A few additional practices that actually help
There is a lot of productivity advice that sounds smart but changes very little. A few practices, however, are consistently useful because they are simple and grounded.
Plan weekly, not just daily.
Daily planning helps, but weekly planning gives you a better view of where meaningful work can realistically fit and where pressure points are building.
Define the next step, not just the task.
“Work on presentation” is vague.
“Draft slide 1 to 5 before 10:30” is actionable.
Decide in advance how you will handle interruptions.
- Check email at set times instead of continuously
- Mute non-essential notifications during focus blocks
- Be more selective about meetings
- Reply to non-urgent requests after priority work is complete
And leave more margin than you think you need.
Most people plan as if their day will unfold perfectly. It will not. If your schedule has no breathing room, it will fail under normal conditions.
Productivity is not about doing more
The goal is not to become a machine. It is not to answer faster, cram more into the day, or optimize every minute.
The real goal is to create a way of working that helps you finish what matters, think clearly, preserve your creativity, and reduce unnecessary stress.
- That means making priorities visible.
- That means protecting time for them.
- That means separating shallow work from deep work.

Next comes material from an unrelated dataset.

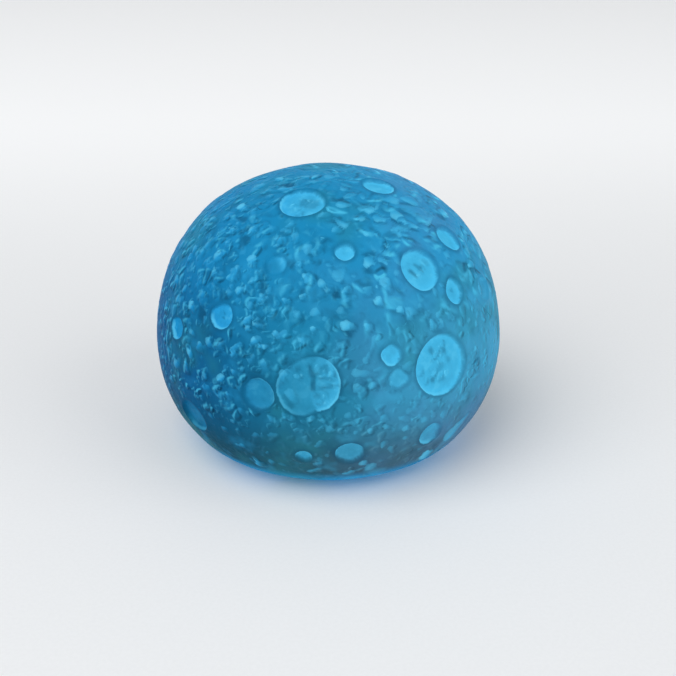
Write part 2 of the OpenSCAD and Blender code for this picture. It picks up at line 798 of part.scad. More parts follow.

- That means taking breaks seriously.
Most people do not fail because they do not care enough about their priorities. They fail because they never fully protected them.
That is where better productivity begins.
What you can do tomorrow
- Identify your top three priorities
- Put them somewhere visible
- Time block at least one uninterrupted work block for the most important one
- Batch emails and small tasks instead of scattering them across the day
- Protect a real lunch break
- Test one focused sprint with notifications off
- End the day by asking whether your calendar reflected your priorities
Because your calendar usually tells the truth.
Not about what you intended to do but about what you actually protected.